If there was a moment of the evening that everyone seemed to be talking about, it was Glenn Close demonstrating her suspiciously vast knowledge of “Da Butt” from Spike Lee’s School Daze, before getting up to perform the dance. It was both pre-scripted and it worked, not to mention that it came during one of the only segments of the show that had a traditional, comedic emcee (Lil’ Rel Howery, who probably should’ve just hosted the whole show) and a pre-written bit. If we were to categorize, the segment was essentially a glammed-up rappin’ granny, an old trope reinvented for a new age. It was illustrative of arguably the night’s great truism: Hollywood is great at producing the illusion of spontaneity, not at being spontaneous.
The final presenter of the night was Joaquin Phoenix, whose turbocharged ambivalence towards awards season pomp is one of the best things about him. Phoenix pointedly declined to read his prompter spiel, something about coming to embody your character, which Phoenix said had never been true for him, and instead explained how inspired he’d been by all this year’s Best Actor nominees. This was the final award of the evening, which was presumably all a build-up to give the last award to the recently departed Chadwick Boseman, a suitably cumulative honor for an actor who managed to play Jackie Robinson, James Brown, Thurgood Marshall, and Black Panther all before dying at 43. Who could argue with that?
Only actual Academy voters, it turned out, who gave the award to Anthony Hopkins for The Father (in which he was, admittedly, very good).
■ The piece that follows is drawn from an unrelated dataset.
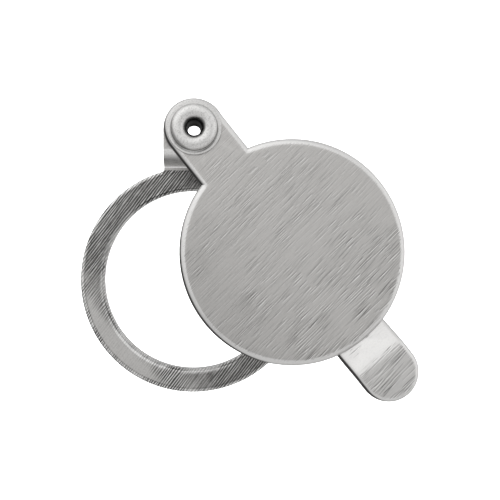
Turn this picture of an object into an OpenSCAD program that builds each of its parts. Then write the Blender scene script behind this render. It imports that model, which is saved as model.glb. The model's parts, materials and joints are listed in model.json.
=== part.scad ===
// Swing cover for a door viewer.
// A flat ring is clamped under the flange of the viewer on the room side of the door.
// Its ear is bent forward and carries a hollow rivet, on which a round cover turns.
// Each piece is drawn lying flat, with +Y towards the ear and +Z towards the room,
// and place_on_door() stands it up, with the door's face in the XZ plane.

/* [Ring] */
// Diameter of the bore that the barrel of the viewer passes through
bore_d = 14.5; // [12:0.1:18]
// Width of the ring from its bore to its rim
band_w = 1.95; // [1.5:0.05:3]
// Thickness of the sheet that the ring and its ear are stamped from
ring_t = 0.8; // [0.6:0.05:1]
// Radius of the rounded front edges of the ring
ring_roll_r = 0.45; // [0.3:0.05:0.6]
// Depth of the rounded front edges of the ring
ring_roll_d = 0.25; // [0.1:0.05:0.3]
// Radius of the fillets where the ear meets the ring
root_fillet = 0.2; // [0.1:0.05:0.4]

/* [Ear] */
// How far the ear stands in front of the ring
ear_rise = 2.1; // [1.6:0.1:3]
// Angle of the bent riser to the face of the ring
riser_angle = 75; // [60:1:85]
// Inner radius of the two bends
bend_r = 0.2; // [0.1:0.05:0.4]
// How far above its fillets the first bend of the ear starts
bend_lead = 0.06; // [0.04:0.01:0.2]
// Border of the ear that shows beside the arm of the cover
ear_border = 0.075; // [0:0.025:0.3]

/* [Cover] */
// Thickness of the cover
cover_t = 0.8; // [0.6:0.05:1.2]
// How far the rim of the cover stays inside the rim of the ring
cover_inset = 0.2; // [0:0.05:0.6]
// How far the closed cover hangs below the centre of the ring
cover_drop = 0.5; // [0:0.1:1]
// Width of the arm between the disc and the rivet
arm_w = 4.75; // [4.3:0.05:6]
// Radius of the rounded front edges of the cover
cover_roll_r = 0.9; // [0.5:0.05:1.2]
// Depth of the rounded front edges of the cover
cover_roll_d = 0.3; // [0.1:0.05:0.4]
// Angle at which the cover is swung open, from hanging straight down
open_angle = 38.66; // [0:0.01:180]

/* [Finger tab] */
// Width of the finger tab
tab_w = 4.75; // [4:0.05:6]
// How far the tab reaches past the rim of the cover
tab_reach = 5.5; // [4.6:0.1:8]
// How far the tab stands in front of the cover
tab_rise = 0.7; // [0.5:0.05:1]
// Angle of the slope between the cover and the tab
tab_angle = 27; // [18:0.5:35]
// Inner radius of the bend at the rim of the cover
tab_root_r = 0.2; // [0.1:0.05:0.4]
// Inner radius of the bend at the flat of the tab
tab_bend_r = 1.3; // [0.6:0.1:1.6]

/* [Rivet] */
// Diameter of the rivet's shank
shank_d = 2.0; // [1.6:0.1:2.2]
// Diameter of the hole through the rivet
hollow_d = 1.2; // [0.8:0.1:1.3]
// Diameter of the rolled rim at the front
rim_d = 3.7; // [3.2:0.1:4]
// Height of the rolled rim at the front
rim_h = 0.5; // [0.3:0.05:0.55]
// Diameter of the flat head at the back
head_d = 2.9; // [2.6:0.1:3.4]
// Thickness of the flat head at the back
head_t = 0.4; // [0.25:0.05:0.5]
// Diameter of the washer under the rolled rim
washer_d = 4.3; // [3.8:0.1:4.7]
// Thickness of the washer under the rolled rim
washer_t = 0.15; // [0.1:0.05:0.25]

/* [Fits] */
// Radial clearance of the cover and the washer on the shank
running_gap = 0.05; // [0.02:0.01:0.1]
// Radial clearance of the clinched shank in the ear
clinch_gap = 0.01; // [0.01:0.01:0.02]
// Play in front of and behind the cover along the rivet
side_play = 0.03; // [0.02:0.01:0.1]
// Gap between the rivet's head and the bend beside it
head_gap = 0.02; // [0.02:0.01:0.2]

/* [Hidden] */
$fn = 128;
bend_step = 7.5; // most that one flat of a bend turns by
cut = 1; // how far a cutting shape runs past the face that it cuts
graze = 0.003; // how far a rounding crosses the faces that it would only touch
ring_r = bore_d / 2 + band_w;
disc_r = ring_r - cover_inset;
ear_w = arm_w + 2 * ear_border;
// The ear: where its fillets end, where its first bend starts, and where it is flat again.
root_y = sqrt(pow(ring_r + root_fillet, 2) - pow(ear_w / 2 + root_fillet, 2));
bend_y = root_y + bend_lead;
ear_flat_y = bend_y + joggle_run(ring_t, ear_rise, riser_angle, bend_r, bend_r);
pivot_y = ear_flat_y + head_d / 2 + head_gap;
// The cover: the disc's centre below the rivet, and the tab's bends from that centre.
arm_l = pivot_y + cover_drop;
tab_flat_r = disc_r + joggle_run(cover_t, tab_rise, tab_angle, tab_root_r, tab_bend_r);
tab_end_r = disc_r + tab_reach;
// The stack along the rivet, from the door's face towards the room.
ear_front_z = ear_rise + ring_t;
cover_z = ear_front_z + side_play;
washer_z = cover_z + cover_t + side_play;
rim_z = washer_z + washer_t;
head_z = ear_rise - head_t;

// Length of the straight slope between the two bends of a joggled strip.
function joggle_slope(t, rise, angle, root_r, flat_r) =
    (rise - (t + root_r + flat_r) * (1 - cos(angle))) / sin(angle);

// Length that a joggle takes up along the strip, from its first bend to its second flat.
function joggle_run(t, rise, angle, root_r, flat_r) =
    (t + root_r + flat_r) * sin(angle) + joggle_slope(t, rise, angle, root_r, flat_r) * cos(angle);

// Width of a rounded edge of radius r that goes down by d at the rim.
function roll_width(r, d) = sqrt(r * r - (r - d) * (r - d));

// Stands a piece that is drawn flat against the door.
module place_on_door() {
    rotate([90, 0, 0]) children();
}

// Section of what a rounded edge takes off a corner at the origin, from a body at -X and -Y.
module edge_roll(r, d) {
    w = roll_width(r, d);
    difference() {
        translate([-w, -d]) square([w + cut, d + cut]);
        translate([-w, -r]) circle(r);
    }
}

// Points along an arc about centre, from one angle to another.
function arc(centre, r, from, to) =
    let (steps = ceil(abs(to - from) / bend_step))
    [for (i = [0 : steps]) let (a = from + (to - from) * i / steps) centre + r * [cos(a), sin(a)]];

// Section of a strip of thickness t that is bent up at x = 0 and is flat again, higher by rise.
// It runs from x_from, which is below 0, to x_to.
module joggle_section(t, rise, angle, root_r, flat_r, x_from, x_to) {
    root = [0, t + root_r];
    top = [joggle_run(t, rise, angle, root_r, flat_r), rise - flat_r];
    polygon(concat(
        [[x_from, t], [x_from, 0]],
        arc(root, root_r + t, -90, angle - 90),
        arc(top, flat_r, 90 + angle, 90),
        [[x_to, rise], [x_to, rise + t]],
        arc(top, flat_r + t, 90, 90 + angle),
        arc(root, root_r, angle - 90, -90)
    ));
}

// Outline of a strip of width w with a round end about the origin, running down by length.
module round_ended_strip(w, length) {
    circle(d = w);
    translate([-w / 2, -length]) square([w, length]);
}

// Outline of the two fillets between the rim of the ring and the sides of the ear.
// The cut is a little wider than the fillet, so that it crosses both sides instead of grazing them.
module root_fillets() {
    centre_x = ear_w / 2 + root_fillet;
    on_rim = ring_r / (ring_r + root_fillet);
    for (side = [-1, 1]) difference() {
        polygon([
            [side * centre_x, root_y],
            [side * (ear_w / 2 - root_fillet), root_y],
            [side * (ear_w / 2 - root_fillet), root_y - 2 * root_fillet],
            [side * centre_x * on_rim, root_y * on_rim - root_fillet],
        ]);
        translate([side * centre_x, root_y]) circle(root_fillet + graze);
    }
}

// The flat ring, with its front edges rounded inside and outside.
module ring_band() {
    rotate_extrude() difference() {
        translate([bore_d / 2, 0]) square([band_w, ring_t]);
        translate([ring_r, ring_t]) edge_roll(ring_roll_r, ring_roll_d);
        translate([bore_d / 2, ring_t]) mirror([1, 0]) edge_roll(ring_roll_r, ring_roll_d);
    }
}

// The ear, bent forward from the ring, with a round end about the rivet.
module ear() {
    strip_from = bore_d / 2 + band_w / 2 - bend_y;
    strip_to = pivot_y + ear_w / 2 - bend_y + cut;
    intersection() {
        translate([-ear_w / 2, bend_y, 0]) rotate([90, 0, 90]) linear_extrude(ear_w)
            joggle_section(ring_t, ear_rise, riser_angle, bend_r, bend_r, strip_from, strip_to);
        translate([0, pivot_y, 0]) linear_extrude(ear_front_z)
            round_ended_strip(ear_w, pivot_y);
    }
}

// What is cut off the rim of the ring, so that none of it shows behind the ear's first bend.
module rim_notch() {
    notch_w = ear_w - 2 * root_fillet;
    translate([-notch_w / 2, bend_y - bend_lead / 2, -cut]) cube([notch_w, band_w, ring_t + 2 * cut]);
}

// The stamped ring with its ear, which the viewer clamps to the door.
module mounting_ring() {
    color([0.66, 0.66, 0.64]) place_on_door() difference() {
        union() {
            difference() {
                ring_band();
                rim_notch();
            }
            ear();
            linear_extrude(ring_t) root_fillets();
        }
        translate([0, pivot_y, ear_rise - cut])
            cylinder(d = shank_d + 2 * clinch_gap, h = ring_t + 2 * cut);
    }
}

// The arm, lying down from the rivet at the origin to the disc, with rounded front edges.
module cover_arm() {
    rotate([90, 0, 0]) linear_extrude(arm_l - disc_r / 2) difference() {
        translate([-arm_w / 2, 0]) square([arm_w, cover_t]);
        for (side = [0, 1]) mirror([side, 0]) translate([arm_w / 2, cover_t])
            edge_roll(cover_roll_r, cover_roll_d);
    }
    rolled_disc(arm_w / 2);
}

// A round plate of the cover's thickness with a rounded front edge.
module rolled_disc(r) {
    rotate_extrude() difference() {
        square([r, cover_t]);
        translate([r, cover_t]) edge_roll(cover_roll_r, cover_roll_d);
    }
}

// The finger tab, about the centre of the disc: its slope follows the rim of the disc.
module finger_tab() {
    intersection() {
        rotate_extrude() translate([disc_r, 0])
            joggle_section(cover_t, tab_rise, tab_angle, tab_root_r, tab_bend_r,
                -cover_roll_r, tab_reach + cut);
        translate([0, tab_w / 2 - tab_end_r, 0]) linear_extrude(cover_t + tab_rise) {
            circle(d = tab_w);
            translate([-tab_w / 2, 0]) square([tab_w, tab_end_r - disc_r / 2]);
        }
    }
}

// The cover: the disc that hides the lens, its arm and its finger tab, in one stamping.
module swing_cover() {
    color([0.72, 0.71, 0.69]) place_on_door()
        translate([0, pivot_y, cover_z]) rotate(open_angle) difference() {
            union() {
                cover_arm();
                translate([0, -arm_l, 0]) {
                    rolled_disc(disc_r);
                    finger_tab();
                }
            }
            translate([0, 0, -cut])
                cylinder(d = shank_d + 2 * running_gap, h = cover_t + 2 * cut);
        }
}

// The hollow rivet: a flat head behind the ear, and a rim rolled over the washer in front.
module hollow_rivet() {
    // The rim's section is the top of a circle that is as wide as the rim at its foot.
    half_w = (rim_d - hollow_d) / 4;
    roll_r = (half_w * half_w + rim_h * rim_h) / (2 * rim_h);
    color([0.78, 0.77, 0.75]) place_on_door() translate([0, pivot_y, 0]) rotate_extrude() {
        translate([hollow_d / 2, head_z]) square([(head_d - hollow_d) / 2, head_t]);
        translate([hollow_d / 2, head_z]) square([(shank_d - hollow_d) / 2, rim_z - head_z]);
        intersection() {
            translate([hollow_d / 2 + half_w, rim_z + rim_h - roll_r]) circle(roll_r);
            translate([hollow_d / 2, rim_z]) square([2 * half_w, rim_h]);
        }
    }
}

// The thin washer that lets the cover turn under the rolled rim.
module rim_washer() {
    color([0.74, 0.73, 0.71]) place_on_door() translate([0, pivot_y, washer_z])
        difference() {
            cylinder(d = washer_d, h = washer_t);
            translate([0, 0, -cut])
                cylinder(d = shank_d + 2 * running_gap, h = washer_t + 2 * cut);
        }
}

mounting_ring();
swing_cover();
hollow_rivet();
rim_washer();
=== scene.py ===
"""Looks of a door viewer's swing cover: a ring with a bent ear, a cover, a rolled rivet, a washer.

The pieces are drawn flat in millimetres, with +Y towards the ear and +Z towards the room, and
are then stood up against the door and brought to metres.
"""

import json
import logging
import math
from collections.abc import Callable
from dataclasses import dataclass
from enum import Enum

import bmesh
import bpy
from mathutils import Matrix, Vector


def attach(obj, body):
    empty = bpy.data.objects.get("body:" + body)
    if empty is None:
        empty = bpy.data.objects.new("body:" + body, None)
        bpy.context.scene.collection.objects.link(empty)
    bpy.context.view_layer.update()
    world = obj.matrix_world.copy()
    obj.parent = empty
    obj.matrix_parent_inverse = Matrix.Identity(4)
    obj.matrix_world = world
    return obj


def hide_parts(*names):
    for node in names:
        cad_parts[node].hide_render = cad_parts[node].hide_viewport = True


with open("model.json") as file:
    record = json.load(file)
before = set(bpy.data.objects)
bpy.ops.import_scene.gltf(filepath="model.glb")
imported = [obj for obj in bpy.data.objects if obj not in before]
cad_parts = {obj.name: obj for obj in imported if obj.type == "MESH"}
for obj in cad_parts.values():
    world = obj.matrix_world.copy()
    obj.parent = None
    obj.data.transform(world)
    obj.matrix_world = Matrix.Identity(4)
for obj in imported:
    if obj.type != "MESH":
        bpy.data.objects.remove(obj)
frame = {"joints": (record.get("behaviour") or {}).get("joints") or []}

MM = 0.001
TINY = 1e-4  # millimetres: points closer than this are one point
DISC_SIDES = 256
PUNCH_SIDES = 64
SHARP = 50  # degrees: edges bent by more than this are broken
FLAT = 0.2  # degrees: faces bent by less than this are one face
CAP_STEPS = 40  # flats round each corner of a strip's end
log = logging.getLogger("swing_cover")

Pair = tuple[float, float]
Triple = tuple[float, float, float]
Socket = bpy.types.NodeSocket
Thing = bpy.types.Object


class Cut(Enum):
    """What a boolean does with its tool."""

    JOIN = "UNION"
    TAKE_AWAY = "DIFFERENCE"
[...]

Hopkins wasn’t even there to collect the award, leaving Phoenix to awkwardly accept the award on the actor’s behalf, in an almost comically anti-climactic and unsatisfying ending.
And yet, a perfectly fitting one. How could 2020 end in any way except disappointingly? This was a ceremony that bucked tradition only to remind us how much we actually appreciated those traditions. God willing, 2021 can be the year of appreciating things that we took for granted.